* _DATASET SECTION_:

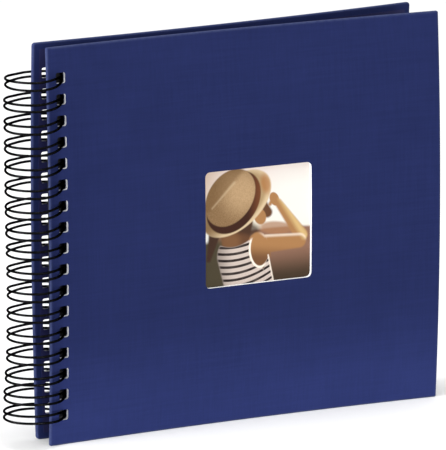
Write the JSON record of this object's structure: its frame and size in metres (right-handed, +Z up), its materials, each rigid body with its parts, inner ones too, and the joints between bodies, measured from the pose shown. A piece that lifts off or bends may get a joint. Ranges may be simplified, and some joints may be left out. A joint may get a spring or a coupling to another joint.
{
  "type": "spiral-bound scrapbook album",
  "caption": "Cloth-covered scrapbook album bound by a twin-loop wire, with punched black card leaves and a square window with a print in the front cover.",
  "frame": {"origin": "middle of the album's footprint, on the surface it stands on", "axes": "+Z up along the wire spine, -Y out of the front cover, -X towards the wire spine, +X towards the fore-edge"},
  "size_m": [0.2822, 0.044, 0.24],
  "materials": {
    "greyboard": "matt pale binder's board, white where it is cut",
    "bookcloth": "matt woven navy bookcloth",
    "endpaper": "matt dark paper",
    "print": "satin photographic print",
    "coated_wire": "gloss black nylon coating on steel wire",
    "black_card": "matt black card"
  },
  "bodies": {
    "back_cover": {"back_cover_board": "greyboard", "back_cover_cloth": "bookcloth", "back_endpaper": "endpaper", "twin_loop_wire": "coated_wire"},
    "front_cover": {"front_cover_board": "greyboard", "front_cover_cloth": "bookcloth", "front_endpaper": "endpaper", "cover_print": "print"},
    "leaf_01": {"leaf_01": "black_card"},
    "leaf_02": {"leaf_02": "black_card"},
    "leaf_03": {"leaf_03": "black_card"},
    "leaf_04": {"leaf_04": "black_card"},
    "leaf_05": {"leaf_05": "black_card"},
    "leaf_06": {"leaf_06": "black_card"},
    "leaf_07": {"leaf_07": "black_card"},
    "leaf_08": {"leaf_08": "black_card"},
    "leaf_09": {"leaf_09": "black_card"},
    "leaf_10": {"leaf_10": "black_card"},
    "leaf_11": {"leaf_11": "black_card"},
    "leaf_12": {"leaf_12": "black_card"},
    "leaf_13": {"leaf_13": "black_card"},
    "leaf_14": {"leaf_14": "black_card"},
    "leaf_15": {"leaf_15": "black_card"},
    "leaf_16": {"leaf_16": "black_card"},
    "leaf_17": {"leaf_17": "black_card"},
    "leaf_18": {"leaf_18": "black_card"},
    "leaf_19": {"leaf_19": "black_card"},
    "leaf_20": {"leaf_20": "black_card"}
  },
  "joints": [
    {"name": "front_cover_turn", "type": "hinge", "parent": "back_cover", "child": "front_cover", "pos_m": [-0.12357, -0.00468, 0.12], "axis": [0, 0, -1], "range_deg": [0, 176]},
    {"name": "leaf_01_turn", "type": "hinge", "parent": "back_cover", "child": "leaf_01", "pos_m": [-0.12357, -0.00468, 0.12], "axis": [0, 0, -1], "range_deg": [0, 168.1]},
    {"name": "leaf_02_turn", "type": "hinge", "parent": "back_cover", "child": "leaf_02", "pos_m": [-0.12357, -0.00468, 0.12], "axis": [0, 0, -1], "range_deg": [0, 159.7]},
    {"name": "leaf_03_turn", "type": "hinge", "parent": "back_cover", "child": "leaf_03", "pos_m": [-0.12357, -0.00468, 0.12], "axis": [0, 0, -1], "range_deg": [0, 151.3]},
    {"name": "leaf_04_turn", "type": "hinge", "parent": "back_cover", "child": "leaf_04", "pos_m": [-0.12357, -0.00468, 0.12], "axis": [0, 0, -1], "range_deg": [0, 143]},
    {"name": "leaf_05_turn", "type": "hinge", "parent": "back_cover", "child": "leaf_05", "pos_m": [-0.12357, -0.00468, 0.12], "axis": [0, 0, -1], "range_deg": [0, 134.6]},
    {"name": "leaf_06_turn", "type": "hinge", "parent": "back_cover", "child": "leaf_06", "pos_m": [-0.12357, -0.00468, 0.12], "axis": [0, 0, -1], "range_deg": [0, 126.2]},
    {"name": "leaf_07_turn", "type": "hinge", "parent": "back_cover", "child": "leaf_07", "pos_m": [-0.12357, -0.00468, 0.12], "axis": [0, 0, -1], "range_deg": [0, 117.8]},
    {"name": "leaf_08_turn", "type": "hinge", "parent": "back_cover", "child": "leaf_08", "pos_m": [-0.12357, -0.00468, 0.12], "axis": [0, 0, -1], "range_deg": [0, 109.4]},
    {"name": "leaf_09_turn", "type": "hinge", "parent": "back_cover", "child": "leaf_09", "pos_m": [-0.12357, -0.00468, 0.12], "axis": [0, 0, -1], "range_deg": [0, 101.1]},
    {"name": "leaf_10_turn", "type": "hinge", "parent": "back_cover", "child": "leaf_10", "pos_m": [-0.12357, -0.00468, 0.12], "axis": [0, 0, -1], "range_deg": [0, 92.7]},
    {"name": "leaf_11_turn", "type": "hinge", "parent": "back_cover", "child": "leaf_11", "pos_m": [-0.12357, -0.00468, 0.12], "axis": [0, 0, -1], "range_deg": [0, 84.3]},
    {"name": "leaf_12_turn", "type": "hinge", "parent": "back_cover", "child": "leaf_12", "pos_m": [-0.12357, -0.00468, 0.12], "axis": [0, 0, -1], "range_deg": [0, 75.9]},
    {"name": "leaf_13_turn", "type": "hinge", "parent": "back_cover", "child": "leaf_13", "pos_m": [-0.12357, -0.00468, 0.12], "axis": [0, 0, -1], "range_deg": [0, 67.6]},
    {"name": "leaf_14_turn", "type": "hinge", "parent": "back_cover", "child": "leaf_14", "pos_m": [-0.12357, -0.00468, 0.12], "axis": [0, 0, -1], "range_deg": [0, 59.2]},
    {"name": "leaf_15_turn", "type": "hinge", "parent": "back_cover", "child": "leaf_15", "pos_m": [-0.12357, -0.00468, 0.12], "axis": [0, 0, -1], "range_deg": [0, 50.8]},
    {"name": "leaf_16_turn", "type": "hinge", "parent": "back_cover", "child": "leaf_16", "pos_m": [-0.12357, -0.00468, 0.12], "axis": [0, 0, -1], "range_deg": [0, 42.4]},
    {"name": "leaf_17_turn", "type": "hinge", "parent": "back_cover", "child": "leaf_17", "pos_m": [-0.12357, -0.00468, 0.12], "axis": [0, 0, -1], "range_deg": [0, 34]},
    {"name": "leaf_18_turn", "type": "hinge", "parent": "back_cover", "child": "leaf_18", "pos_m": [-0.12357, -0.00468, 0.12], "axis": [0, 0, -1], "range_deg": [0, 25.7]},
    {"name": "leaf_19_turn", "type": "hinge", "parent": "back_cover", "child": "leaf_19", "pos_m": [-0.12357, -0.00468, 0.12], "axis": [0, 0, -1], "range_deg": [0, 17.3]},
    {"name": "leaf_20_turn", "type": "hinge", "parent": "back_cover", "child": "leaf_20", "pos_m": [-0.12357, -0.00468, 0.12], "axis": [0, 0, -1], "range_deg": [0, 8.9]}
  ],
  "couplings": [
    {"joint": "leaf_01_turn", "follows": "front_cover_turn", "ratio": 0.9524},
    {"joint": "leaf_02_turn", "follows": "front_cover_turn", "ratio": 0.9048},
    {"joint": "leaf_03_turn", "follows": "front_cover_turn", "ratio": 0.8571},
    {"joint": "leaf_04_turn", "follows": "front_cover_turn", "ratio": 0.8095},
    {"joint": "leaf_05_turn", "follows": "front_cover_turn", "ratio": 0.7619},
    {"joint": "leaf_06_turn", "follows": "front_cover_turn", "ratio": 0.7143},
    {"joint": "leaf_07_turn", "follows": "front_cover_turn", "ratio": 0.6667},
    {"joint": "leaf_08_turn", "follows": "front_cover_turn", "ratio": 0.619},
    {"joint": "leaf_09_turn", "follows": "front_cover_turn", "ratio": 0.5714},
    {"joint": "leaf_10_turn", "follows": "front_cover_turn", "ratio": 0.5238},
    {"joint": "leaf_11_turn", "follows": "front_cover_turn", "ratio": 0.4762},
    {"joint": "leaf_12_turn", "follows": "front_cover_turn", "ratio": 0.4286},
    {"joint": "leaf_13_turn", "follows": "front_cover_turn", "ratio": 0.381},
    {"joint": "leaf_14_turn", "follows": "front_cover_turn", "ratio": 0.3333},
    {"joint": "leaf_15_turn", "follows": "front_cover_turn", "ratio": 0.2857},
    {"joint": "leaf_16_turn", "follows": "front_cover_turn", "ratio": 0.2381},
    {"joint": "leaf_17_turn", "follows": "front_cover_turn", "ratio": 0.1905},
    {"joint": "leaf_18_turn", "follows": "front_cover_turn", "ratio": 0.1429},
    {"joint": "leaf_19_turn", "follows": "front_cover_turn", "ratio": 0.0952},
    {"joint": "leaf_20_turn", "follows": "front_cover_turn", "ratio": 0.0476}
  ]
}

* _TASK_: Pick each line holding the word "with" out of the listing.

* _RESULT FOR THIS TASK_:
Write the JSON record of this object's structure: its frame and size in metres (right-handed, +Z up), its materials, each rigid body with its parts, inner ones too, and the joints between bodies, measured from the pose shown. A piece that lifts off or bends may get a joint. Ranges may be simplified, and some joints may be left out. A joint may get a spring or a coupling to another joint.
  "caption": "Cloth-covered scrapbook album bound by a twin-loop wire, with punched black card leaves and a square window with a print in the front cover.",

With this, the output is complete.